METROPOLITAN POLICE apologies over unethical undercovers sleeping with activists were welcomed by Unite yesterday — but the construction union said top cops should come clean over alleged links to mass industry blacklisting.

Unite assistant general secretary Gail Cartmail said: “At long last, we are arriving at the truth regarding the disturbing scale of these covert activities and an acceptance that there was an organised and appalling misuse of police officers to spy on UK citizens.

“We have long been concerned that this misuse of the police extended to the workplace, where ‘rogue’ employers developed a blacklist of construction workers and others who were union members.

Met links to the 1993-2009 Consulting Association (CA) blacklist, which affected at least 3,213 people and potentially tens of thousands, were revealed last year by the firm’s chief officer Ian Kerr.
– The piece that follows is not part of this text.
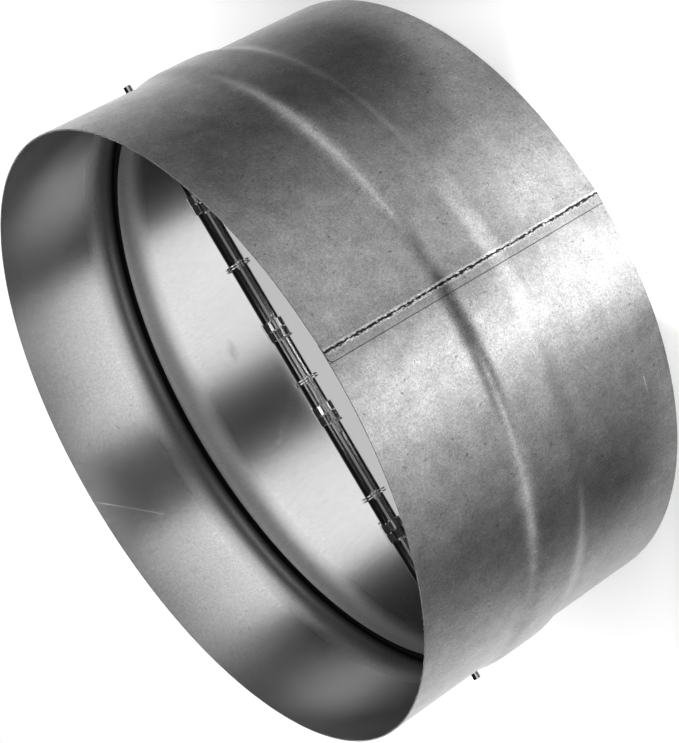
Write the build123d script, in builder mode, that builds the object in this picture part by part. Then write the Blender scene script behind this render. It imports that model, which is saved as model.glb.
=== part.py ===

Mr Kerr, also a former employee of CA precursor the Economic League, told a Scottish affairs select committee inquiry last year that the League and Met had shared information.

“Our darkest fears were confirmed by the industry itself last year that blacklists of employees were compiled with police assistance,” Ms Cartmail said.

“It is therefore vital that the Metropolitan Police fully acknowledges its connivance in the ‘blacklisting’ operation in order that we can both clean up current-day problems and then move swiftly to full justice and compensation for those men and women who were denied a livelihood simply because they were members of a union or active in a cause.”